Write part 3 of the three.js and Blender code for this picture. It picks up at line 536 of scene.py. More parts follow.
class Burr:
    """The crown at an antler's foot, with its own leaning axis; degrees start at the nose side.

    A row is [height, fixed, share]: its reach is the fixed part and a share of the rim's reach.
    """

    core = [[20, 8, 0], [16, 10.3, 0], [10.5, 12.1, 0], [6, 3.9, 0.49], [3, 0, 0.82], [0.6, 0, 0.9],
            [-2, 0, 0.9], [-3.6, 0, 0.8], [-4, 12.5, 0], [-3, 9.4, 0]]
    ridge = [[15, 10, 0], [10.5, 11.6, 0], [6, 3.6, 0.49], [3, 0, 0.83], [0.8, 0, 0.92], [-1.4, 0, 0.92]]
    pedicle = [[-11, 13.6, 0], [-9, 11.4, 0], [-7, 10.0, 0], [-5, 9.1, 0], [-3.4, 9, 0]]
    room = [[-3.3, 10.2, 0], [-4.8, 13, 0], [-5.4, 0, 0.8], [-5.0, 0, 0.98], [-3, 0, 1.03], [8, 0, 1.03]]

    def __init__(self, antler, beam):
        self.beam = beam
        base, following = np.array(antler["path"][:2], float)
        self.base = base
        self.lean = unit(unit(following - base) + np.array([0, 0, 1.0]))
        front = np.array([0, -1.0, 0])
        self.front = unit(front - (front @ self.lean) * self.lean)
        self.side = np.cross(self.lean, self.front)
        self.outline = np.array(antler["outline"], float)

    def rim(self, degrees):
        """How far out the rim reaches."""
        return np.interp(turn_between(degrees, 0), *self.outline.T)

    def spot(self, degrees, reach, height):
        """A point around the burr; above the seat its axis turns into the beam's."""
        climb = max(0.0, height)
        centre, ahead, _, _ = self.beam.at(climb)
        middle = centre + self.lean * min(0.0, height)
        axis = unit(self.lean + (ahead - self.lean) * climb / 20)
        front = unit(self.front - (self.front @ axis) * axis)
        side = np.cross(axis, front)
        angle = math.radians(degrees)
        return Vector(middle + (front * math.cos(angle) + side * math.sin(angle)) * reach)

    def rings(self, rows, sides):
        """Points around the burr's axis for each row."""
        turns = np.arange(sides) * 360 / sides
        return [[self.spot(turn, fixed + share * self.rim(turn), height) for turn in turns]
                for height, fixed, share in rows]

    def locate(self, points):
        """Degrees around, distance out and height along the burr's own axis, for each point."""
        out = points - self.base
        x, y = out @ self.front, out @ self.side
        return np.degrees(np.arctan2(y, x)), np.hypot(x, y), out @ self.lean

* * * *

Task prompt » Copy every line verbatim.

Answer to this problem »
Write part 3 of the three.js and Blender code for this picture. It picks up at line 536 of scene.py. More parts follow.
class Burr:
    """The crown at an antler's foot, with its own leaning axis; degrees start at the nose side.

    A row is [height, fixed, share]: its reach is the fixed part and a share of the rim's reach.
    """

    core = [[20, 8, 0], [16, 10.3, 0], [10.5, 12.1, 0], [6, 3.9, 0.49], [3, 0, 0.82], [0.6, 0, 0.9],
            [-2, 0, 0.9], [-3.6, 0, 0.8], [-4, 12.5, 0], [-3, 9.4, 0]]
    ridge = [[15, 10, 0], [10.5, 11.6, 0], [6, 3.6, 0.49], [3, 0, 0.83], [0.8, 0, 0.92], [-1.4, 0, 0.92]]
    pedicle = [[-11, 13.6, 0], [-9, 11.4, 0], [-7, 10.0, 0], [-5, 9.1, 0], [-3.4, 9, 0]]
    room = [[-3.3, 10.2, 0], [-4.8, 13, 0], [-5.4, 0, 0.8], [-5.0, 0, 0.98], [-3, 0, 1.03], [8, 0, 1.03]]

    def __init__(self, antler, beam):
        self.beam = beam
        base, following = np.array(antler["path"][:2], float)
        self.base = base
        self.lean = unit(unit(following - base) + np.array([0, 0, 1.0]))
        front = np.array([0, -1.0, 0])
        self.front = unit(front - (front @ self.lean) * self.lean)
        self.side = np.cross(self.lean, self.front)
        self.outline = np.array(antler["outline"], float)

    def rim(self, degrees):
        """How far out the rim reaches."""
        return np.interp(turn_between(degrees, 0), *self.outline.T)

    def spot(self, degrees, reach, height):
        """A point around the burr; above the seat its axis turns into the beam's."""
        climb = max(0.0, height)
        centre, ahead, _, _ = self.beam.at(climb)
        middle = centre + self.lean * min(0.0, height)
        axis = unit(self.lean + (ahead - self.lean) * climb / 20)
        front = unit(self.front - (self.front @ axis) * axis)
        side = np.cross(axis, front)
        angle = math.radians(degrees)
        return Vector(middle + (front * math.cos(angle) + side * math.sin(angle)) * reach)

    def rings(self, rows, sides):
        """Points around the burr's axis for each row."""
        turns = np.arange(sides) * 360 / sides
        return [[self.spot(turn, fixed + share * self.rim(turn), height) for turn in turns]
                for height, fixed, share in rows]

    def locate(self, points):
        """Degrees around, distance out and height along the burr's own axis, for each point."""
        out = points - self.base
        x, y = out @ self.front, out @ self.side
        return np.degrees(np.arctan2(y, x)), np.hypot(x, y), out @ self.lean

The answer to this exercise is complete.